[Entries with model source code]
▬▬▬

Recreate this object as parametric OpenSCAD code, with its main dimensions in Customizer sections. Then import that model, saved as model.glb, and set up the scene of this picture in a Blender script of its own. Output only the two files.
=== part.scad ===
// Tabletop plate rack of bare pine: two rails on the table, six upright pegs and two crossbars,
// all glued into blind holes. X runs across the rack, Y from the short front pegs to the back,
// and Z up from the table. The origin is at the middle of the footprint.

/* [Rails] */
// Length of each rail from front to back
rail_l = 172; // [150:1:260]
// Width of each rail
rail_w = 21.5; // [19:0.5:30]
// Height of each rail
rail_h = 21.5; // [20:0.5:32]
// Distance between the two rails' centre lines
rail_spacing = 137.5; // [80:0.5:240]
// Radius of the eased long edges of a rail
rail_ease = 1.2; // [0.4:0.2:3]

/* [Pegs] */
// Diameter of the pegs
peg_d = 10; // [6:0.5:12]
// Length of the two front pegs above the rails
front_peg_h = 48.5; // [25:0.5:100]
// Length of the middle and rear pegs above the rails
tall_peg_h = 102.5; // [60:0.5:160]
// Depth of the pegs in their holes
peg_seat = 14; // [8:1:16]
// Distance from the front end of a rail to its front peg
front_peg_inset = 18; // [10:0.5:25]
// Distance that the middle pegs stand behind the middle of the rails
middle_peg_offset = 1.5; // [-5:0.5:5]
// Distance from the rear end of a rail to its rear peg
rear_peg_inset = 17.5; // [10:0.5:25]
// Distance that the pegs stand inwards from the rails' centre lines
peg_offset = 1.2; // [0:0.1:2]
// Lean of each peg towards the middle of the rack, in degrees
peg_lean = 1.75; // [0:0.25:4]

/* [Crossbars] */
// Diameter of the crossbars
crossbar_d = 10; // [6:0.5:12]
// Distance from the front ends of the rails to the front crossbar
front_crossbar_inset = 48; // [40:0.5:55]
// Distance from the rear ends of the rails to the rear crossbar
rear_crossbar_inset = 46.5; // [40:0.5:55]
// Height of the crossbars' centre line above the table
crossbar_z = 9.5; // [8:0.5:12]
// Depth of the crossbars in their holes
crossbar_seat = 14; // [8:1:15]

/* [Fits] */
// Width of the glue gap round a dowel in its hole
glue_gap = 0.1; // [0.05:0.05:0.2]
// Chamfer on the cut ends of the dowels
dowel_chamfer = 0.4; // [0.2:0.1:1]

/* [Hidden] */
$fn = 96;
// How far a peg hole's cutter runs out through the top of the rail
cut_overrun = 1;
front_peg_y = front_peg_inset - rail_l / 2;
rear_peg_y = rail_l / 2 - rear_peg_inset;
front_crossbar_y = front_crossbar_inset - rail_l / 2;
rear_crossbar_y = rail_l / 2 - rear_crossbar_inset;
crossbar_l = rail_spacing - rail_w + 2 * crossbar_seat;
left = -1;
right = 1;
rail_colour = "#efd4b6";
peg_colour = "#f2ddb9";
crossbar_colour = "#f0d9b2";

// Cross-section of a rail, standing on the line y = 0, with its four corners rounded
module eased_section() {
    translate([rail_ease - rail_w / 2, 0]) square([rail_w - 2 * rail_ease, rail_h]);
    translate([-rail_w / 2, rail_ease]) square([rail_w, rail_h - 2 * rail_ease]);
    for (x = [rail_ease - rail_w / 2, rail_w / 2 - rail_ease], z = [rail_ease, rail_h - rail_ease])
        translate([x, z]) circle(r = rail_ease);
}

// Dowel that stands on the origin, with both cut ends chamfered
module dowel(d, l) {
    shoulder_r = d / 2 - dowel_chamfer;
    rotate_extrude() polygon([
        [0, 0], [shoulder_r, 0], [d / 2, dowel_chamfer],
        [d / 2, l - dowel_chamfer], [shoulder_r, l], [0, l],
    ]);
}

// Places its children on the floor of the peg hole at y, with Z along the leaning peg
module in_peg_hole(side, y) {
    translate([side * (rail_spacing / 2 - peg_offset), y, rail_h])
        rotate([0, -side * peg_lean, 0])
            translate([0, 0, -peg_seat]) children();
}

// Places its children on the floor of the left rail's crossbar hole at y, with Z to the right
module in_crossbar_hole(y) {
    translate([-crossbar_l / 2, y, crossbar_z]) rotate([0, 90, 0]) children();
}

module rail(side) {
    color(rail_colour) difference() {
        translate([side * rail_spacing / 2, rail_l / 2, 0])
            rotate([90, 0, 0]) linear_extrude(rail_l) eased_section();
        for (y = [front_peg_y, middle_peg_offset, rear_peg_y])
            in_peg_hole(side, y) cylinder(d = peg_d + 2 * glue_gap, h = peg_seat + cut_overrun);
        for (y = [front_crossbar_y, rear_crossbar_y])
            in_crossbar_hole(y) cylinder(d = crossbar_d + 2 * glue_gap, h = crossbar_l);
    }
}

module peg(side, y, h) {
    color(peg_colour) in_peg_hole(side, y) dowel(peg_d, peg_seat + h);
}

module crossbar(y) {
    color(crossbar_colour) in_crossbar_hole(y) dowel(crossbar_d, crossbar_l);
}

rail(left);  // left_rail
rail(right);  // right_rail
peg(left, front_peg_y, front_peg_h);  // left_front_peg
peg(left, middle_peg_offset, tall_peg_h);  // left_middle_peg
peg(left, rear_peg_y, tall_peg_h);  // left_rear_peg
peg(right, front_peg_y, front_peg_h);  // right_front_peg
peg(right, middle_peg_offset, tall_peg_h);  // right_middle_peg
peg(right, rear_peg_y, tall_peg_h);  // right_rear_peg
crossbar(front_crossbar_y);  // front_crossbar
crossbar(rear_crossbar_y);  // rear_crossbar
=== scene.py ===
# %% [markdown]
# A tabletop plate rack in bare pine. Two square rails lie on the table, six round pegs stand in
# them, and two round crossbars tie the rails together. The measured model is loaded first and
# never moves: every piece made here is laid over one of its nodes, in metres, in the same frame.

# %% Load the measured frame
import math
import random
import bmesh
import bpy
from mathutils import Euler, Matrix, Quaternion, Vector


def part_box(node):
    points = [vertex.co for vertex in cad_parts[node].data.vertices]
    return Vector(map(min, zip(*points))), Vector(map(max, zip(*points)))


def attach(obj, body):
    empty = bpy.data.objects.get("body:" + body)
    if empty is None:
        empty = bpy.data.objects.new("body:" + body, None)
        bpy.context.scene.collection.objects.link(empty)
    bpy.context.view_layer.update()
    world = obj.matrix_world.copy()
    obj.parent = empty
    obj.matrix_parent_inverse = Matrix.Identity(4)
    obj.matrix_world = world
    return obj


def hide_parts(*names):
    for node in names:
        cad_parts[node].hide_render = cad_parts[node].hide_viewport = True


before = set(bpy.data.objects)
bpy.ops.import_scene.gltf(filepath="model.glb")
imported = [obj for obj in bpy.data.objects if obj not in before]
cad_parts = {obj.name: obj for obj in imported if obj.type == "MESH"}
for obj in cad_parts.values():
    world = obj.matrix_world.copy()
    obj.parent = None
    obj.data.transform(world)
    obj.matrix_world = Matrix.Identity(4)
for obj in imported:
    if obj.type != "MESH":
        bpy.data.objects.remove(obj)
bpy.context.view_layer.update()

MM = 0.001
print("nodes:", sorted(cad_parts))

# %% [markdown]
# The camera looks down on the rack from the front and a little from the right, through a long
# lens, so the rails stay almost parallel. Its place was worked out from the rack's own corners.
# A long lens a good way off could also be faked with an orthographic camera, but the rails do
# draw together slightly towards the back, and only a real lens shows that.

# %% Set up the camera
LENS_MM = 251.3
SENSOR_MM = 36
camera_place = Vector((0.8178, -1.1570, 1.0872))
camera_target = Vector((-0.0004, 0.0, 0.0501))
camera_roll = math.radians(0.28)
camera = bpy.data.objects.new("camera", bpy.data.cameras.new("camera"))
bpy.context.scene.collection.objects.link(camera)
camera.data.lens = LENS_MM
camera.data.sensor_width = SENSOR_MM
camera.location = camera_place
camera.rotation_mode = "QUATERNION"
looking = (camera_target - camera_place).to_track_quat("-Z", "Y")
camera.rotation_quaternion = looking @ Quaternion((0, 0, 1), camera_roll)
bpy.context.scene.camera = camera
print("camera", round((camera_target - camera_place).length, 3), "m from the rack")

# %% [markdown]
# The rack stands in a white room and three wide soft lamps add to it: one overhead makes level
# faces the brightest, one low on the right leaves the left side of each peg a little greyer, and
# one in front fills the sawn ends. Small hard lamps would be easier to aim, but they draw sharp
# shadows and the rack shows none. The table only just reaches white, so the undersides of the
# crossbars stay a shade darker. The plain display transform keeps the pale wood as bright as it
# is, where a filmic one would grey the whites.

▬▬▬

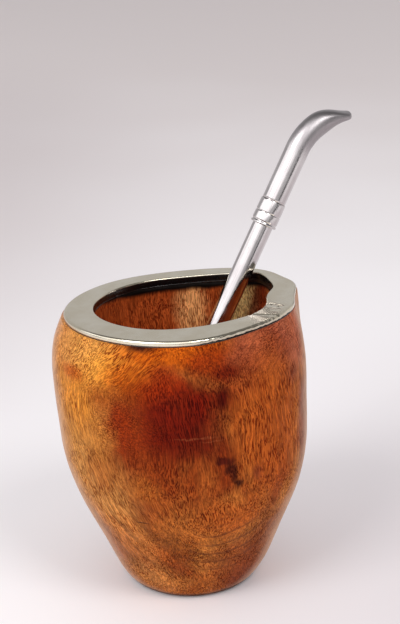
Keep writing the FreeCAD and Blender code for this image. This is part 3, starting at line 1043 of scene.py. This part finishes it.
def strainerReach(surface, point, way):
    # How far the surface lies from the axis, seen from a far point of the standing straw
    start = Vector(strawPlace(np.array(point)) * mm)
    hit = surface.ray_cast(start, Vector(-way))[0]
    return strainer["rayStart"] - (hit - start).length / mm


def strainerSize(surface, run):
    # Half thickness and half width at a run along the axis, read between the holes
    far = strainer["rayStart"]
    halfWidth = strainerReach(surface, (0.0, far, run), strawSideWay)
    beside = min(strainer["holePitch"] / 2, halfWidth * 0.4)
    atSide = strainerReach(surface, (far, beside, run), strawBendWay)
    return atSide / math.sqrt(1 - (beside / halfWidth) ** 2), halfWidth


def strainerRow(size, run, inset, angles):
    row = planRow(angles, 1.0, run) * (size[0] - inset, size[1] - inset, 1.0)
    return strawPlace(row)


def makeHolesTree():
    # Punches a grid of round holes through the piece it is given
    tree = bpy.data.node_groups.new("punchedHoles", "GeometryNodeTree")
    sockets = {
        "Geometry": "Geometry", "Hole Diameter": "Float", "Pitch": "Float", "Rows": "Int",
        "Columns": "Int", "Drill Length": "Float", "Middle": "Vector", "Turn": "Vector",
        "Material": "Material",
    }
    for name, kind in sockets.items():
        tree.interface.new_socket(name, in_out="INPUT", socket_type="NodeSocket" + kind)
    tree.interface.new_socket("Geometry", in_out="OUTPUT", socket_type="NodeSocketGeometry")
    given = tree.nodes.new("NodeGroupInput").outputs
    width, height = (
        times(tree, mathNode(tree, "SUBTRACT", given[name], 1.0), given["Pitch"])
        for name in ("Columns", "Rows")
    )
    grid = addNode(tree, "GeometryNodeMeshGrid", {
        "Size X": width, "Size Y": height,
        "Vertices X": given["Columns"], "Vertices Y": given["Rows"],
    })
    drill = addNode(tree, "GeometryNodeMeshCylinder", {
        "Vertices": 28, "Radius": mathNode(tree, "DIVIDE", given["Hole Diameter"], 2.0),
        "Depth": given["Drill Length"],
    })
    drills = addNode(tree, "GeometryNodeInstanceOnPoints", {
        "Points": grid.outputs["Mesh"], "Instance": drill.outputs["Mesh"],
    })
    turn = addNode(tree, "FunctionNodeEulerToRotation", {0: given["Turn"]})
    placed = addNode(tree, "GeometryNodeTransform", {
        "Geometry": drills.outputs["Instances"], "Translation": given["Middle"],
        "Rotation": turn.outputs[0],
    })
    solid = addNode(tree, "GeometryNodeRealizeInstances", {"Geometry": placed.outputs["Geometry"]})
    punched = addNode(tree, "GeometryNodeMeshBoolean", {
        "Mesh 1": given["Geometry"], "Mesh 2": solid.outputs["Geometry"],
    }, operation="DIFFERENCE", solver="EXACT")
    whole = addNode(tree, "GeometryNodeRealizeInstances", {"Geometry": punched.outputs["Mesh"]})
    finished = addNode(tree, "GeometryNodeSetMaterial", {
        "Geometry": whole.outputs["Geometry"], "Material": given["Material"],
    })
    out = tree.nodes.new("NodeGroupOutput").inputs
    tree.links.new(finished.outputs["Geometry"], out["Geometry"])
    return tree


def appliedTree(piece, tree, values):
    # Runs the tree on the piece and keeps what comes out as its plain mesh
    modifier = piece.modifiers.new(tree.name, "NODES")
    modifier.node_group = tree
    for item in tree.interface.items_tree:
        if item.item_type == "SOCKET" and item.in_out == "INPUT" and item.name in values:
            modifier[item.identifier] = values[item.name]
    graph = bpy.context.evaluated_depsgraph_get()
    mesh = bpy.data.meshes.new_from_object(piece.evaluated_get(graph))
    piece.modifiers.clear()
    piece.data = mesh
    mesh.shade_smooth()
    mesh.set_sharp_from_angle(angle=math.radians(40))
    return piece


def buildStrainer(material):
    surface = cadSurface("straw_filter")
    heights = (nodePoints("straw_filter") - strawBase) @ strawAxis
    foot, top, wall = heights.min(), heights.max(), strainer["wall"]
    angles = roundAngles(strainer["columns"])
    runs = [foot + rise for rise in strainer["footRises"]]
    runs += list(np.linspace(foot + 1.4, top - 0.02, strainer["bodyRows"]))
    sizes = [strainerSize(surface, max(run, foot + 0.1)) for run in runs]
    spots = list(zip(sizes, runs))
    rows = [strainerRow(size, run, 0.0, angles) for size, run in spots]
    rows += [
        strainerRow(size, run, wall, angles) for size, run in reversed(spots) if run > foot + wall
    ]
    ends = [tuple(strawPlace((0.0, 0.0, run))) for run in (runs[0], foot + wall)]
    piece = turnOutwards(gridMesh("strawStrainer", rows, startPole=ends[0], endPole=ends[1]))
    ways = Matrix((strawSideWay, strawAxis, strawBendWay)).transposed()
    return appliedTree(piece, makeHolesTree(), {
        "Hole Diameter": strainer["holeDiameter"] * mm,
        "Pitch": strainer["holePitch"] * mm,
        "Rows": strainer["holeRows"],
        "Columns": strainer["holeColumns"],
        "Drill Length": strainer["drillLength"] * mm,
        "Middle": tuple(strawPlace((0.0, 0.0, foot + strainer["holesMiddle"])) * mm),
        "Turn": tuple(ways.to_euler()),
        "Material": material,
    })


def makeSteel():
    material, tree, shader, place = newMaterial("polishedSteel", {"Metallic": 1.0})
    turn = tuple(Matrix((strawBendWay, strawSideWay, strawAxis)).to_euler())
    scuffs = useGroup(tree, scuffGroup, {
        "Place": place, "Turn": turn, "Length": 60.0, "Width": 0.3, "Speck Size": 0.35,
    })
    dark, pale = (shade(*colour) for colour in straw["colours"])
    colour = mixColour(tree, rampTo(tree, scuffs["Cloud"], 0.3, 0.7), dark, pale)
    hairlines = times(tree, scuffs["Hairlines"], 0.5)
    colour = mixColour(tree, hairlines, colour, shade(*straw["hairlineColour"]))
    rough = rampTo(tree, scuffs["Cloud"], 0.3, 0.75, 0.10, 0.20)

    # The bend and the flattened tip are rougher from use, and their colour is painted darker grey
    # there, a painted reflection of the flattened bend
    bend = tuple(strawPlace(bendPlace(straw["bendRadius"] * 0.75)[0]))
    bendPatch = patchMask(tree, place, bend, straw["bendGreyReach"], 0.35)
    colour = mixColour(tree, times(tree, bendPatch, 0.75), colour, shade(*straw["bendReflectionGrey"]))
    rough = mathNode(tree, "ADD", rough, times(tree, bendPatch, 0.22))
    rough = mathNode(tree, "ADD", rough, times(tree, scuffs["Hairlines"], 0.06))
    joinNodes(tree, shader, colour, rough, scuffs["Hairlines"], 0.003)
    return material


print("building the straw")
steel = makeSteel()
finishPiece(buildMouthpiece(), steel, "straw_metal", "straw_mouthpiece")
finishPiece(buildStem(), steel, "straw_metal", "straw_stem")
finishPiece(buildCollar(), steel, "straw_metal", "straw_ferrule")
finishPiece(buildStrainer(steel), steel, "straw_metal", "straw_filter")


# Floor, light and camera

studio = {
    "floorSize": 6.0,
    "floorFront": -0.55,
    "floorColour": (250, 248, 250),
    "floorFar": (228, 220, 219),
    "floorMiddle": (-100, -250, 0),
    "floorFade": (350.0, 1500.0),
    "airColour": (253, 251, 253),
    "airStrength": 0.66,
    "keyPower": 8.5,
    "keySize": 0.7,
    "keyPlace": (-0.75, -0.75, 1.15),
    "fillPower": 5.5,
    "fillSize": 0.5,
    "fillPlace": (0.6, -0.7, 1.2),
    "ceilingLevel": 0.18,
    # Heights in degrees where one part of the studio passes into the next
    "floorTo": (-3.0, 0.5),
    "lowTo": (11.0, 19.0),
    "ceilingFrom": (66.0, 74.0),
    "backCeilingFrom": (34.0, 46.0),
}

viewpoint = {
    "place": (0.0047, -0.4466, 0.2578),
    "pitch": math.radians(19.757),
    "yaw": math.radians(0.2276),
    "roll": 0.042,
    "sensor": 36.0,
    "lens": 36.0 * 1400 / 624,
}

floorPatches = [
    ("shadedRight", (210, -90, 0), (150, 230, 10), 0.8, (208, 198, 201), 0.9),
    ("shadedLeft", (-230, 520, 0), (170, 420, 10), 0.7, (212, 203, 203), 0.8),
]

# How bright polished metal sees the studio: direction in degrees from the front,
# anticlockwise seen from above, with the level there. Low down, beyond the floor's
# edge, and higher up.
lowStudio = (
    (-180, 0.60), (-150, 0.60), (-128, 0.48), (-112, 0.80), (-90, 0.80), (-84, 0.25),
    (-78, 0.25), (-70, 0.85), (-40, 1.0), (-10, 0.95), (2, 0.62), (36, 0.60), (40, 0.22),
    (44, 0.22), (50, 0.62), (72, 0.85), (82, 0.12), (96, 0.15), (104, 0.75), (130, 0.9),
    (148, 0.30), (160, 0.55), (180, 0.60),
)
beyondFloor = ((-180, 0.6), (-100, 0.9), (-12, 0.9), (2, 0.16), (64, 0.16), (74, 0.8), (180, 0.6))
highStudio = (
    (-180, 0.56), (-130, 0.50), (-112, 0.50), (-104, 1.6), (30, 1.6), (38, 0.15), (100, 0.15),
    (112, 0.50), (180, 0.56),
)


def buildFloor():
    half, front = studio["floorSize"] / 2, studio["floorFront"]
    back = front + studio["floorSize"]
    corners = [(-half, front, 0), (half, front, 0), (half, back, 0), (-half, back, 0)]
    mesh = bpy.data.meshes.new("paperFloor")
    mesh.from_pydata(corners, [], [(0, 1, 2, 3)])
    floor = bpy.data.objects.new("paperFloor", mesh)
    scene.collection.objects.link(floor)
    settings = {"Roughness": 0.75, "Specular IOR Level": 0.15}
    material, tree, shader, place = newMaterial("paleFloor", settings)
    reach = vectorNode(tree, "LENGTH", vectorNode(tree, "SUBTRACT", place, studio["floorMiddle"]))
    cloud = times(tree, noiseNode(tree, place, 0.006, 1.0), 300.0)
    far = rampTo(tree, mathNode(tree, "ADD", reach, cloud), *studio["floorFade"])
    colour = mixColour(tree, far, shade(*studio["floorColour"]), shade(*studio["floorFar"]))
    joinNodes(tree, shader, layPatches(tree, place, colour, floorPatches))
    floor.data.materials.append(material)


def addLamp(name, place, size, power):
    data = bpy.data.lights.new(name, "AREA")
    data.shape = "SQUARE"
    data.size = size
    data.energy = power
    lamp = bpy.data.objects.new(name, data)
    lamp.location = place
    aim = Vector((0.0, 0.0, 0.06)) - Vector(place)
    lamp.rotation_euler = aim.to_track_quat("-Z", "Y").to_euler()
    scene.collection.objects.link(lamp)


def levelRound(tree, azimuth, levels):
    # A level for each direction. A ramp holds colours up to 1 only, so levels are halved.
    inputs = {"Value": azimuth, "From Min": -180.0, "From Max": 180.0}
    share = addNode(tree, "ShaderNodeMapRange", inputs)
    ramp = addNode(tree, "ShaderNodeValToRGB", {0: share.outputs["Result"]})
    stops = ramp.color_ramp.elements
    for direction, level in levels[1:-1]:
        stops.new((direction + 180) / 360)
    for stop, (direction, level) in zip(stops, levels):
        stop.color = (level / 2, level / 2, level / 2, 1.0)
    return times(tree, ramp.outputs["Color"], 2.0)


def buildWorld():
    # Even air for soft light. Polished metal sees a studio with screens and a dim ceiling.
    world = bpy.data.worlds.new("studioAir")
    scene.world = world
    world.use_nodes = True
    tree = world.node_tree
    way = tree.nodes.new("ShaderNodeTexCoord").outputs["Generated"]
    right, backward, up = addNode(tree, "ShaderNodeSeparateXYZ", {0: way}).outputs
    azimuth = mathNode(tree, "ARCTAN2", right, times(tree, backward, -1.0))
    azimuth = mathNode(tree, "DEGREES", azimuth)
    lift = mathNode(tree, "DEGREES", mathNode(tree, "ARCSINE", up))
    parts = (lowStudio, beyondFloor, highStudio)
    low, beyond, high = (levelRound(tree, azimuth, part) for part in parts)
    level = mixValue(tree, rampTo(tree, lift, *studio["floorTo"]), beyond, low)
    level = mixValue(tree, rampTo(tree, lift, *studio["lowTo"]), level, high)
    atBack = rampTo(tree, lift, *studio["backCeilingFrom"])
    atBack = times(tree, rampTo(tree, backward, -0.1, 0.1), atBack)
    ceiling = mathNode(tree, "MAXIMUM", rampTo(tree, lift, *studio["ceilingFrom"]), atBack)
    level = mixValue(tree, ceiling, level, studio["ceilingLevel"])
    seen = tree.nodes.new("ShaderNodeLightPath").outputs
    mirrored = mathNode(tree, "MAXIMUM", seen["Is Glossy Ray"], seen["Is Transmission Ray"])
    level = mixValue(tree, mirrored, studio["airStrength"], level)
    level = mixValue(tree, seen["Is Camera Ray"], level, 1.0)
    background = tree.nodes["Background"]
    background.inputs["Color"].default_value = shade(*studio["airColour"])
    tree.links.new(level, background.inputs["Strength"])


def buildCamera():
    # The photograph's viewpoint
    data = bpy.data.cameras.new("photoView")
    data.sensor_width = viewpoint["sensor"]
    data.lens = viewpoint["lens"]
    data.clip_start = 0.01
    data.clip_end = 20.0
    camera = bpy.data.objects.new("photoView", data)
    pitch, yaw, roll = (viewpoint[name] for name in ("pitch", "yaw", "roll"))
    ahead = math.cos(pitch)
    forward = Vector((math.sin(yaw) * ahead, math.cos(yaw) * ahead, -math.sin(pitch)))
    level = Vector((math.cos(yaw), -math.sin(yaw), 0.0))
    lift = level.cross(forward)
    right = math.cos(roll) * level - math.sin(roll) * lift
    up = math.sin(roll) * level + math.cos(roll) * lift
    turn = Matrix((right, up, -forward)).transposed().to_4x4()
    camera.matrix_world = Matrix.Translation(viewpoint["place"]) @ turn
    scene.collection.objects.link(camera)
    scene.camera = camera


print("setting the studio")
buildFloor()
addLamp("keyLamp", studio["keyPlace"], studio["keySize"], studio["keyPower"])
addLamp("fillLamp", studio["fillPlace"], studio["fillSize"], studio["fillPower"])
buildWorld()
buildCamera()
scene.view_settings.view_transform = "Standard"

▬▬▬

| Task goal |
Quote exactly the lines running from the line with "Recreate this object" through the line with "peg_lean = 1.75; // [0:0.25:4]", both ends included, and nothing more.

| Completed exercise |
Recreate this object as parametric OpenSCAD code, with its main dimensions in Customizer sections. Then import that model, saved as model.glb, and set up the scene of this picture in a Blender script of its own. Output only the two files.
=== part.scad ===
// Tabletop plate rack of bare pine: two rails on the table, six upright pegs and two crossbars,
// all glued into blind holes. X runs across the rack, Y from the short front pegs to the back,
// and Z up from the table. The origin is at the middle of the footprint.

/* [Rails] */
// Length of each rail from front to back
rail_l = 172; // [150:1:260]
// Width of each rail
rail_w = 21.5; // [19:0.5:30]
// Height of each rail
rail_h = 21.5; // [20:0.5:32]
// Distance between the two rails' centre lines
rail_spacing = 137.5; // [80:0.5:240]
// Radius of the eased long edges of a rail
rail_ease = 1.2; // [0.4:0.2:3]

/* [Pegs] */
// Diameter of the pegs
peg_d = 10; // [6:0.5:12]
// Length of the two front pegs above the rails
front_peg_h = 48.5; // [25:0.5:100]
// Length of the middle and rear pegs above the rails
tall_peg_h = 102.5; // [60:0.5:160]
// Depth of the pegs in their holes
peg_seat = 14; // [8:1:16]
// Distance from the front end of a rail to its front peg
front_peg_inset = 18; // [10:0.5:25]
// Distance that the middle pegs stand behind the middle of the rails
middle_peg_offset = 1.5; // [-5:0.5:5]
// Distance from the rear end of a rail to its rear peg
rear_peg_inset = 17.5; // [10:0.5:25]
// Distance that the pegs stand inwards from the rails' centre lines
peg_offset = 1.2; // [0:0.1:2]
// Lean of each peg towards the middle of the rack, in degrees
peg_lean = 1.75; // [0:0.25:4]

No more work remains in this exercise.